Cuando la noche obliga
Montero Glez
13 marzo, 2003 01:00Montero Glez. Foto: Paco Toledo
La primera novela de Montero Glez, Sed de champán, era de una insólita originalidad, y descubría a un escritor dotado como pocos para bucear en ciertos estratos marginales de la sociedad enturbiados por oscuros y violentos impulsos.Cuando la noche obliga confirma las mejores impresiones de la novela anterior y obliga a considerar con atención la obra futura de este escritor que no se parece a ninguno de sus coetáneos y que ostenta, además, una singular e inconfundible capacidad expresiva, extraña mezcla -lo diré así, en síntesis y para abreviar- del desgarro con que Valle-Inclán salpicó sus esperpentos y del bronco cinismo de Raymond Chandler. Como en estos autores, además, la historia contada, no exenta de puntos oscuros y de informaciones a medias, destaca sobre todo por el modo de relatar, oblicuo y lleno de interferencias: un narrador cuenta lo que, a su vez, le contó el Luisardo, un pillo de Tarifa que sobrevive gracias a diversos trapicheos. La narración tiene un marcado carácter oral, que la fraseología subraya de vez en cuando: "Según me contó el Luisardo, el viajero lo descubriría de chorra y nunca mejor dicho, pues verán" (pág. 174). La historia va y viene, anticipa informaciones, vuelve atrás una y otra vez, con una estructura a la manera de Crónica de una muerte anunciada o de Mazurca para dos muertos, de modo que la linealidad cronológica cede su primacía al interés y a la plasticidad de las escenas, merced a una composición que puede calificarse de impresionista. Por otra parte, esa historia llega al lector contaminada por diversas mediaciones -y no estará de más recordar el inmarcesible modelo cervantino-, puesto que entre los hechos y nuestro conocimiento se interponen dos narradores, uno de los cuales, el Luisardo, "era tan buen contador que conseguía que todo lo contado ocurriese" (pág. 216). Nunca podremos calibrar, pues, lo que hay de veracidad o de ficción en el relato de Luisardo, como tampoco la fidelidad del narrador a la enrevesada historia escuchada y reelaborada por él; una historia, conviene añadir, más sangrienta aún que la de Sed de champán, desarrollada en un inframundo de prostitutas, asesinos a sueldo, estafadores, traficantes y proxenetas, con el fondo del grave problema creado por la inmigración clandestina en el Estrecho, al que se dedican duras y descarnadas reflexiones (págs. 150- 152).

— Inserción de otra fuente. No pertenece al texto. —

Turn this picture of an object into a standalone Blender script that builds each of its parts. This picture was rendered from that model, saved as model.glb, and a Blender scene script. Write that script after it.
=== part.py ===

Pero nada de esto tendría eficacia si no fuese por el lenguaje que sostiene la narración, que es donde Montero Glez se muestra más vivaz y original. Los personajes aparecen espléndidamente caracterizados, con fórmulas inesperadas y de gran novedad. Una prostituta caribeña , por ejemplo, es "una negra de novela con las piernas engrasadas como armas de fuego. Lleva la lengua suelta y una bala en cada ojo. Las pestañas son postizas y el cariño también" (pág. 82). Un vendedor de biblias a domicilio, moderna reencarnación hispánica de George Borrow, camina sudoroso "con el maletín en la mano y el teléfono móvil cabalgándole la próstata" (pág. 110); se habla de "la humedad de unas cañerías que trazan garabatos de óxido a su paso por las habitaciones" (pág. 83); un personaje pide en un bar "agua municipal con hielo", ennoblecida a renglón seguido como "Isabelsegunda on the rocks" (pág. 74). Ni la mitología se libra de su versión achulapada: "Al Luisardo le da por el vinagre mitológico y cuenta que el viajero pisa lo que antaño fueron campos de pasto, herbaje para los estómagos de la vacada que criaba Gerión, ganadero monopolista de la comarca, antes de que apareciese Hércules y practicase zoofilia con todo su rebaño" (pág. 127).
El retrato de personajes se beneficia de la reiteración de gestos significativos que los singularizan. Un rufián, el Ginesito, "se descabella la muela con un palillo" (pág. 131), "se pone a desollarse las muelas con el mondadientes" (pág. 99), "se escarba los padroños con un palillo" (pág. 98), etc. No faltan los maliciosos juegos léxicos: la Chacón ha educado a sus pupilas "en bienes mamanciales" (pág. 69), y las tenden- cias sexuales de algunos individuos permiten tildarlos de "meticulosos" (pág. 178), equívoco que ya utilizó genialmente Valle-Inclán para retratar al melifluo embajador de España en Tirano Banderas. Hasta la jocosa etimología popular tiene su función cuando un personaje dice federico por "frigorífico" (pág. 220).
Hay que leer esta dura y brillante novela, retrato inmisericorde de una sociedad. Y aguardar con esperanza la próxima obra del autor.